Net cash used in investing activities. For the nine months ended September 30, 2019 as compared to the nine months ended September 30, 2018, our net cash used in investing activities increased by $28.7 million primarily due to increased spending of $127.8 million on our gathering systems and facilities, a $20.6 million increase in other property and equipment, a $30.4 million increase from the sale of property and equipment and a $16.5 million increase in spending on our investment in unconsolidated subsidiaries. Additionally, we did not receive $82.6 million in the current period from the sale of an unconsolidated subsidiary. These increases were offset by a decrease in spending on oil and gas property additions of $248.6 million for the nine months ended September 30, 2019.
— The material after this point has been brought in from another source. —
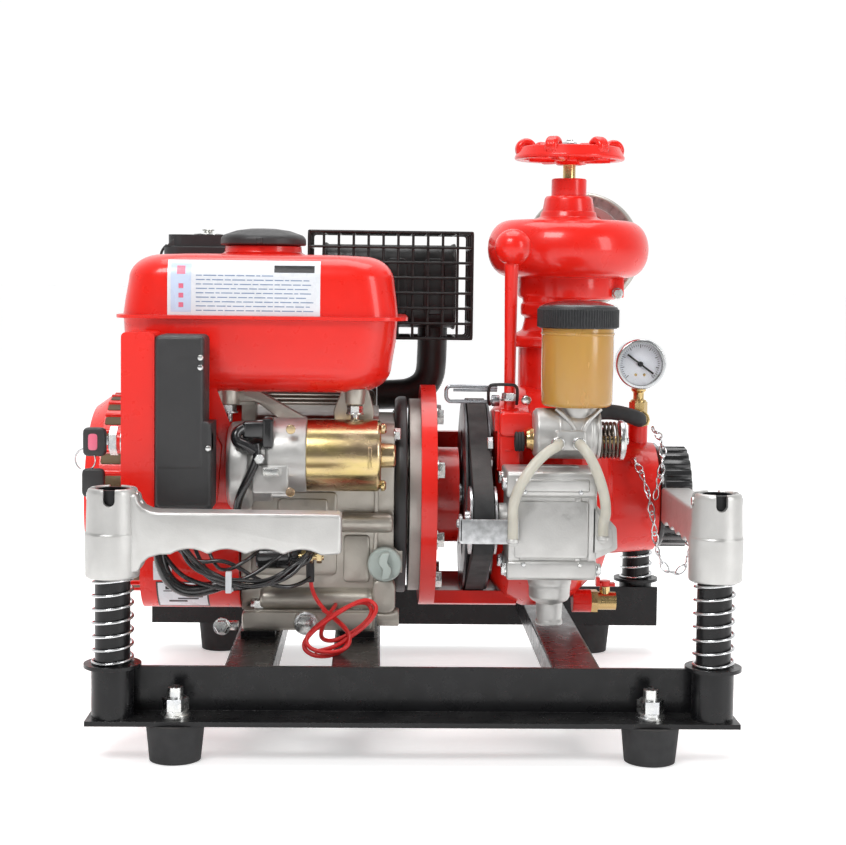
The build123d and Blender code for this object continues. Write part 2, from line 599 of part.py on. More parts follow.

Net cash provided by financing activities. For the nine months ended September 30, 2019 as compared to the nine months ended September 30, 2018, our net cash provided by financing activities decreased by $304.0 million as a result of a decrease of $739.7 million from the issuance of the 2026 Senior Notes, partially offset by an increase from redemption of the 2021 Senior Notes for $585.6 million. Net borrowings on the revolver increased $65.0 million offset by a $49.5 million decrease in the cash received from the issuance of Elevation Preferred Units compared to the nine months ended September 30, 2019. Additionally, there was an increase in cash spent to repurchase common stock of $133.3 million, as result of our Share Repurchase Program, and senior notes of $39.3 million, as a result of our Senior Note Repurchase Program during the nine months ended September 30, 2019.
Working Capital
Our working capital deficit was $193.2 million at September 30, 2019 and our surplus was $62.2 million at December 31, 2018. Our cash balances totaled $57.7 million and $235.0 million at September 30, 2019 and December 31, 2018, respectively.
Due to the amounts that we incur related to our drilling and completion program and the timing of such expenditures, we may incur working capital deficits in the future. We expect that our cash flows from operating activities and availability under our revolving credit facility will be sufficient to fund our working capital needs. We expect that our pace of development, production volumes, commodity prices and differentials to NYMEX prices for our oil, natural gas and NGL production will be the largest variables affecting our working capital.
Debt Arrangements
As of September 30, 2019, our revolving credit facility has a maximum credit amount of $1.5 billion, subject to a borrowing base of $1.1 billion, subject to the current elected commitments of $1.0 billion, and certain of our current and future subsidiaries are or will be guarantors under such facility. Amounts repaid under our revolving credit facility may be re-borrowed from time to time, subject to the terms of the facility. For more information on the revolving credit facility, please see Note 4 — Long-Term Debt in Part 1, Item 1. Financial Information of this Quarterly Report. The revolving credit facility is secured by liens on substantially all of our properties.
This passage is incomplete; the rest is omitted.